What was you process for tackling such a big job?

“For artists like Twigs, performance is a window into their world, into their soul, so I wanted an idea that reflected that. Have you seen those 18th century eye miniatures?”

Nope!

“You should check them out, there’s a few in the V&A. They were a fleeting trend in the 18th century when people had eyes adorned with jewels as a brooch; it was either representative of your sweetheart or as an idea for a window to the soul. It’s amazing, but right now I’m doing silk.”

She motions to a curious set up in the corner of the room: fabric in her typical pink and purple hues stretched over a wooden structure. We ask what it is:

“This is one of the things that was so lucky and kind of a proof that everything is going in the right direction. I was spiralling a few weeks ago. I was freaking out, genuinely thinking: ‘We can’t do this exhibition.’ We needed a silk stretcher to dye the silk otherwise it would gather and look terrible.

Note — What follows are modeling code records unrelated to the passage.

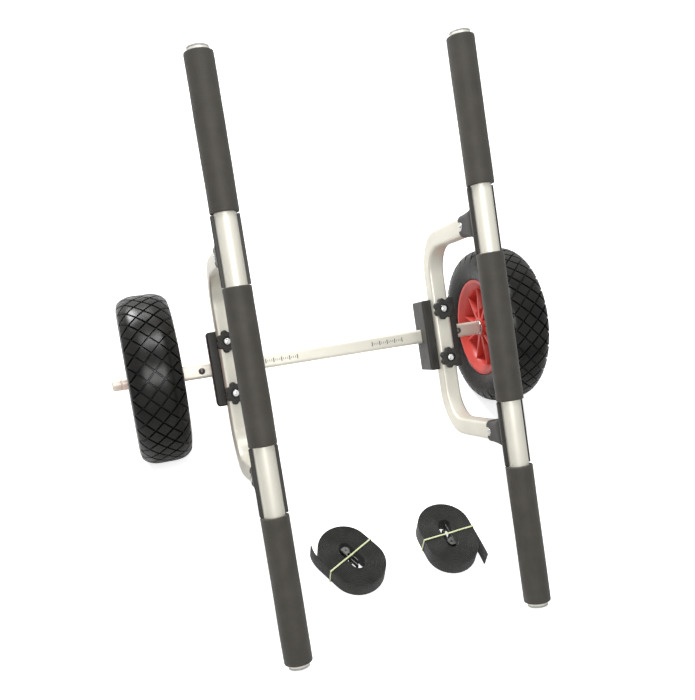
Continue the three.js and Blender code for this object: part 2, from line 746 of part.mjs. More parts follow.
function rollLine(tailBend) {
  const line = [];
  for (let halfTurn = 0; halfTurn < 2 * rollLoops; halfTurn += 1) {
    const centre = (halfTurn % 2 ? -1 : 1) * rollStraight / 2;
    for (let i = 0; i <= rollArcSteps; i += 1) {
      const turn = (halfTurn + i / rollArcSteps) / 2;
      const angle = quarter - full * turn;
      const reach = rollCore + rollPitch * turn;
      line.push(new THREE.Vector2(centre + reach * Math.cos(angle), reach * Math.sin(angle)));
    }
  }
  line.push(new THREE.Vector2(rollStraight / 2, line[line.length - 1].y));
  for (let i = 1; i <= tailSteps; i += 1) {
    const heading = -tailBend * degree * (i / tailSteps) ** 2;
    const step = new THREE.Vector2(Math.cos(heading), Math.sin(heading)).multiplyScalar(tailLength / tailSteps);
    line.push(line[line.length - 1].clone().add(step));
  }
  return line;
}

function rollRings(line) {
  return line.map((point, i) => {
    const before = line[Math.max(i - 1, 0)];
    const after = line[Math.min(i + 1, line.length - 1)];
    const along = after.clone().sub(before).normalize();
    const side = new THREE.Vector2(-along.y, along.x).multiplyScalar(webbingThickness / 2);
    const [left, right] = [point.clone().add(side), point.clone().sub(side)];
    return [
      new THREE.Vector3(left.x, left.y, rollLift), new THREE.Vector3(right.x, right.y, rollLift),
      new THREE.Vector3(right.x, right.y, rollTop), new THREE.Vector3(left.x, left.y, rollTop),
    ];
  });
}

// The least gap between turns of the roll, from the corners of one turn to the faces of the others
function leastRollGap(rings) {
  let least = Infinity;
  const flat = (point) => new THREE.Vector2(point.x, point.y);
  for (let i = 0; i < rings.length; i += 1) {
    for (const corner of [flat(rings[i][0]), flat(rings[i][1])]) {
      for (let j = 0; j < rings.length - 1; j += 1) {
        if (Math.abs(i - j) <= rollArcSteps) continue;
        for (const face of [0, 1]) {
          const [a, b] = [flat(rings[j][face]), flat(rings[j + 1][face])];
          const span = b.clone().sub(a);
          const share = Math.max(0, Math.min(1, corner.clone().sub(a).dot(span) / span.lengthSq()));
          least = Math.min(least, a.addScaledVector(span, share).distanceTo(corner));
        }
      }
    }
  }
  return least;
}

// The rubber band stands across the roll: under it, up both of its flat sides and over its top.
function rubberBand() {
  const half = bandThickness / 2;
  const outermost = rollCore + rollPitch * rollLoops + webbingThickness / 2;
  const high = outermost + fit + half;
  const low = -(outermost - rollPitch / 2) - fit - half;
  const [bottom, top] = [half, rollTop + fit + half];
  const outline = roundedSection(high - low, top - bottom, half + fit, bandSteps);
  const section = [[1, 1], [-1, 1], [-1, -1], [1, -1]].map(([x, y]) =>
    new THREE.Vector2(x * half, y * bandWidth / 2));
  const rings = outline.map((point, i) => {
    const before = outline[(i + outline.length - 1) % outline.length];
    const after = outline[(i + 1) % outline.length];
    const along = after.clone().sub(before).normalize();
    return section.map((corner) => new THREE.Vector3(corner.y, point.x + (high + low) / 2 + along.y * corner.x,
      point.y + (top + bottom) / 2 - along.x * corner.x));
  });
  return skin(rings, true);
}

// Cam buckle: a windowed base plate with two ears that hold the lever's pin
const buckleHalf = buckleLength / 2;
const pivotX = buckleHalf - earLength / 2;
const pivotY = buckleBaseY - fit - camRadius;
const earFaces = [rollLift + buckleEar, rollTop - buckleEar];

function buckle() {
  const plate = box(-buckleHalf, buckleHalf, buckleBaseY, buckleBaseY + buckleBase, rollLift, rollTop);
  const windowStart = -buckleHalf + buckleFrame;
  const slots = [windowStart, windowStart + buckleWindow + buckleFrame].map((x) => box(x, x + buckleWindow,
    buckleBaseY - overrun, buckleBaseY + buckleBase + overrun, rollLift + buckleFrame, rollTop - buckleFrame));
  const ears = [[rollLift, earFaces[0]], [earFaces[1], rollTop]].map(([low, high]) =>
    box(buckleHalf - earLength, buckleHalf, buckleBaseY - earReach, buckleBaseY + buckleBase / 2, low, high));
  const pinHole = rod(leverPin + fit, rollLift - overrun, rollTop + overrun, 'z').translate(pivotX, pivotY, 0);
  return carve(carve(plate, slots, ears), [pinHole]);
}

function lever() {
  const [low, high] = [earFaces[0] + fit, earFaces[1] - fit];
  const cam = rod(camRadius, low, high, 'z').translate(pivotX, pivotY, 0);
  const pin = rod(leverPin, rollLift, rollTop, 'z').translate(pivotX, pivotY, 0);
  const face = pivotY - camRadius;
  return carve(box(pivotX - leverLength, pivotX, face, face + leverThickness, low, high), [], [cam, pin]);
}

// Assembly, in the cart's own frame
const cart = new THREE.Group();
cart.rotation.x = tilt;

mesh('crossbar', crossbar(), aluminium, cart);
for (const [side, name] of [[-1, 'left'], [1, 'right']]) {
  mesh(`${name}_axle_carrier`, sided(axleCarrier(), side), aluminium, cart);
  mesh(`${name}_snap_button`, sided(snapButton(), side), steel, cart);
  mesh(`${name}_snap_spring`, sided(snapSpring(), side), steel, cart);
  mesh(`${name}_axle`, sided(axle(), side), steel, cart);
  mesh(`${name}_axle_cap`, sided(axleCap(), side), aluminium, cart);

  const wheel = new THREE.Group();
  wheel.position.x = side * wheelX;
  cart.add(wheel);
  const tread = mesh(`${name}_tyre`, tyre(), tyreRubber, wheel);
  tread.rotation.x = treadAcross % 2 ? full / treadCount / 2 : 0; // its facets then meet the hub's
  mesh(`${name}_hub`, hub(), redPlastic, wheel);
  mesh(`${name}_outer_bearing`, sided(bearing(bossHalfLength), side), steel, wheel);
  mesh(`${name}_inner_bearing`, sided(bearing(bossHalfLength), -side), steel, wheel);

  const bunk = new THREE.Group();
  bunk.position.x = side * bunkX;
  cart.add(bunk);
  mesh(`${name}_clamp_block`, clampBlock(), blackPlastic, bunk);
  mesh(`${name}_bow`, bow(), aluminium, bunk);
  const rail = new THREE.Group();
  rail.position.z = bunkZ;
  bunk.add(rail);
  mesh(`${name}_bunk_tube`, bunkTube(), aluminium, rail);
  mesh(`${name}_middle_foam`, sleeve(-middleFoamHalf, middleFoamHalf), foam, rail);
  for (const [way, end] of [[1, 'upper'], [-1, 'lower']]) {
    const turn = way < 0 ? Math.PI : 0;
    const outerFoam = mesh(`${name}_${end}_foam`, sleeve(outerFoamStart, outerFoamEnd), foam, rail);
    outerFoam.rotation.z = turn;
    const plug = mesh(`${name}_${end}_plug`, endPlug(), greyPlastic, rail);
    plug.rotation.z = turn;
    const flipped = way < 0 ? welded(bracket().scale(1, -1, 1)) : bracket();
    mesh(`${name}_${end}_bracket`, flipped, blackPlastic, bunk);
    const bolt = mesh(`${name}_${end}_bracket_bolt`, legBolt(), steel, bunk);
    bolt.position.set(0, way * gapCentre, legBoltZ);
    const clamp = mesh(`${name}_${end}_clamp_bolt`, clampBolt(), steel, bunk);
    clamp.position.y = way * knobY;
    const knob = mesh(`${name}_${end}_knob`, starKnob(), blackPlastic, bunk);
    knob.position.y = way * knobY;
  }
}

// Rolled straps on the ground
const ground = new THREE.Group();
ground.position.z = -tyreRadius;
for (const [name, x, y, turn, tailBend] of [
  ['left', leftRollX, leftRollY, leftRollTurn, leftTailBend],
  ['right', rightRollX, rightRollY, rightRollTurn, rightTailBend],
]) {
  const roll = new THREE.Group();
  roll.position.set(x, y, 0);
  roll.rotation.z = turn * degree;
  ground.add(roll);
  const rings = rollRings(rollLine(tailBend));
  console.log(`least gap between the turns of the ${name} strap roll: ${leastRollGap(rings).toFixed(2)} mm`);
  mesh(`${name}_strap_webbing`, skin(rings, false), webbing, roll);
  mesh(`${name}_cam_buckle`, buckle(), steel, roll);
  mesh(`${name}_cam_lever`, lever(), steel, roll);
  mesh(`${name}_rubber_band`, rubberBand(), bandRubber, roll);
}

// The whole part stands with the middle of its footprint's box at the origin.
const part = new THREE.Group();
const placed = new THREE.Group();
placed.add(cart, ground);
part.add(placed);
part.updateMatrixWorld(true);
const bounds = new THREE.Box3().setFromObject(placed, true);
placed.position.set(-(bounds.min.x + bounds.max.x) / 2, -(bounds.min.y + bounds.max.y) / 2, -bounds.min.z);

export default part;
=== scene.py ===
# %% [markdown]
# # A kayak cart, dressed piece by piece
#
# The solid model fixes where every piece is. Here each piece that shows gets a finer surface and
# a finish: anodised tube, nylon mouldings, foam, tyre rubber, red polypropylene, woven webbing.
# Lengths are written in millimetres, the way a workshop drawing has them, and turned to metres
# when a piece is placed.

# %% Load the solid model
import json
import math

import bmesh
import bpy
import numpy as np
from mathutils import Matrix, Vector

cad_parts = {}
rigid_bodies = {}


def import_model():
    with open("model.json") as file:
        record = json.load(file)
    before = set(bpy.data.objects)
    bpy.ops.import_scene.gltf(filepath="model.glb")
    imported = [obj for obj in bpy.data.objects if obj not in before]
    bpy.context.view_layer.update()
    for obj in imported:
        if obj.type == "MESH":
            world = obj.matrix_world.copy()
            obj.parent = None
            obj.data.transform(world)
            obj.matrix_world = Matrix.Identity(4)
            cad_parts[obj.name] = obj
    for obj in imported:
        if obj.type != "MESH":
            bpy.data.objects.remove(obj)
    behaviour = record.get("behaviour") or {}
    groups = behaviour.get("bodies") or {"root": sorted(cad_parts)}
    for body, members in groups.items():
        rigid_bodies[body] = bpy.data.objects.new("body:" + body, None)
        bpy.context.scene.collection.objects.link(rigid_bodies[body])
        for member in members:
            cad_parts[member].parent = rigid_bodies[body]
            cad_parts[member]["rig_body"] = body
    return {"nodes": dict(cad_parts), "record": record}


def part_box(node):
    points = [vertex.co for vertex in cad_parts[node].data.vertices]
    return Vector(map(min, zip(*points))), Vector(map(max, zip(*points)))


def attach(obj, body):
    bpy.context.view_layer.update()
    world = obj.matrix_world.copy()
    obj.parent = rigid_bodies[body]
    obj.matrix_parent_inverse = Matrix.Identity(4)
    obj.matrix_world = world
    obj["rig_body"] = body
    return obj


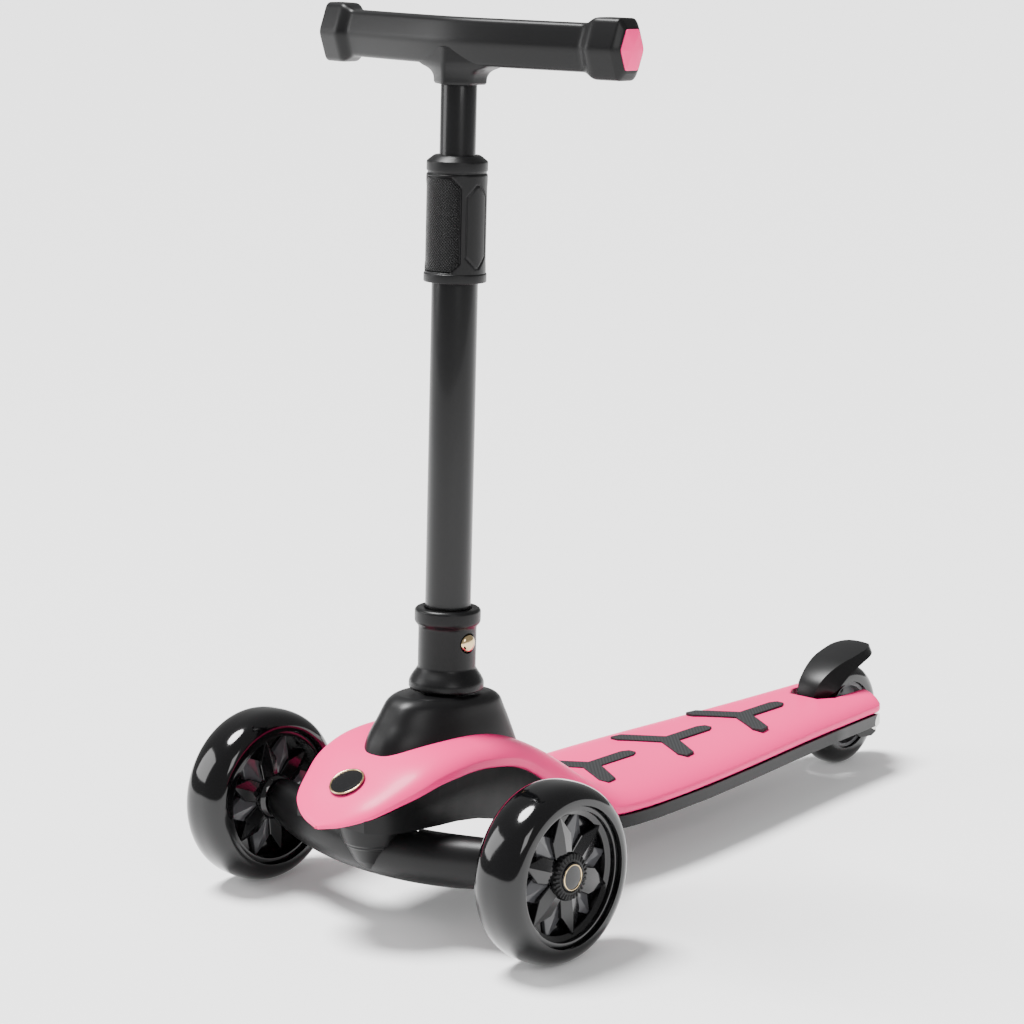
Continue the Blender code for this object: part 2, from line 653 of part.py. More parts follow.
def build_collar(stem):
    """Socket with a flared base ring and lip, and a shank that plugs into the housing."""
    bore = LOWER_TUBE_R + FIT
    shank = LOWER_TUBE_R + COLLAR_WALL
    flare = COLLAR_R + COLLAR_FLARE
    lip = COLLAR_R + COLLAR_LIP
    top = COLLAR_H
    profile = [(bore, -SOCKET_DEPTH), (shank, -SOCKET_DEPTH), (shank, 0.0), (flare, 0.0), (flare, 0.0050),
               (flare - 0.0018, 0.0085), (COLLAR_R + 0.0012, 0.0125), (COLLAR_R, 0.0145),
               (COLLAR_R, top - 0.0125), (lip, top - 0.0095), (lip, top - 0.0015), (lip - 0.0015, top),
               (bore, top)]
    body = solid("socket_collar", turned(profile, STEM_SEGMENTS), BLACK, stem)
    hole = rod(BUTTON_R + FIT, 0.0, 0.04, 16)
    combine(body, cutter("collar_button_cutter", hole, stem, (0, 0, BUTTON_RISE), ACROSS))


def build_lower_tube(stem):
    top = SLEEVE_BOTTOM + SLEEVE_SEAT
    body = solid("lower_tube", ring(LOWER_BORE_R, LOWER_TUBE_R, -SOCKET_DEPTH, top), TUBE_BLACK, stem)
    hole = rod(BUTTON_R + FIT, 0.0, 0.04, 16)
    combine(body, cutter("tube_button_cutter", hole, stem, (0, 0, BUTTON_RISE), ACROSS))


def build_button(stem):
    """Domed button whose flange bears on the inside of the tube, with its spring behind it."""
    axis = empty("release_button_axis", stem, (0, 0, BUTTON_RISE), ACROSS)
    flange = LOWER_BORE_R - 0.0030
    face = COLLAR_R + 0.0022
    profile = [(0.0, flange - 0.0015), (BUTTON_R, flange - 0.0015), (BUTTON_R, face - 0.0022),
               (BUTTON_R * 0.8, face - 0.0007), (BUTTON_R * 0.4, face), (0.0, face + 0.0002)]
    solid("release_button", turned(profile, 16), BRASS, axis)
    length = flange - 0.0015 + LOWER_BORE_R - 0.0020
    coil("button_spring", axis, 0.0036, 0.0005, length - 2 * FIT, 5, (0, 0, -LOWER_BORE_R + 0.0020 + FIT))


def build_sleeve(stem):
    """Twist sleeve over the joint of the two tubes, with the collet that it closes."""
    axis = empty("clamp_sleeve_axis", stem, (0, 0, SLEEVE_BOTTOM))
    seat = SLEEVE_SEAT
    low_bore = LOWER_TUBE_R + FIT
    high_bore = UPPER_TUBE_R + FIT
    step = seat + 0.0170
    h = SLEEVE_H
    profile = [(low_bore, 0.0), (SLEEVE_R + 0.0006, 0.0), (SLEEVE_R + 0.0006, 0.0055), (SLEEVE_R, 0.0060),
               (SLEEVE_R, h - 0.0085), (SLEEVE_R - 0.0007, h - 0.0080), (SLEEVE_R - 0.0007, h - 0.0072),
               (SLEEVE_R, h - 0.0067), (SLEEVE_R, h - 0.0040), (UPPER_TUBE_R + 0.0028, h),
               (high_bore, h), (high_bore, step), (low_bore, step)]
    solid("clamp_sleeve", turned(profile, STEM_SEGMENTS), BLACK, axis)
    low = SLEEVE_BOTTOM + seat + FIT
    body = solid("clamp_collet", ring(high_bore, LOWER_TUBE_R - 2 * FIT, low, low + 0.0160), NYLON, stem)
    slit = block((0.0, -0.0012, low - 0.001), (0.03, 0.0012, low + 0.018))
    combine(body, cutter("collet_slit_cutter", slit, stem))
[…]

But, the next day, I took a walk to clear my head and just a couple of doors down, they’d thrown out this wardrobe you can see there! It was the absolutely perfect size so we took the doors off and now it’s our silk-stretcher.”

She takes a second to gaze across the layers of communal garden of Finsbury Park and we hear the torrents of wind shake the trees. Just like the carefully composed landscapes of her work: everything is where it should be. Charlotte knows this too, now confident in the exhibition and where it will take her next.

“Things like that are so funny. It was the universe talking to me, saying: “Chill out, here’s some help, now get on with it.”

Watch Charlotte Edey get on with it at her Echolocation exhibition.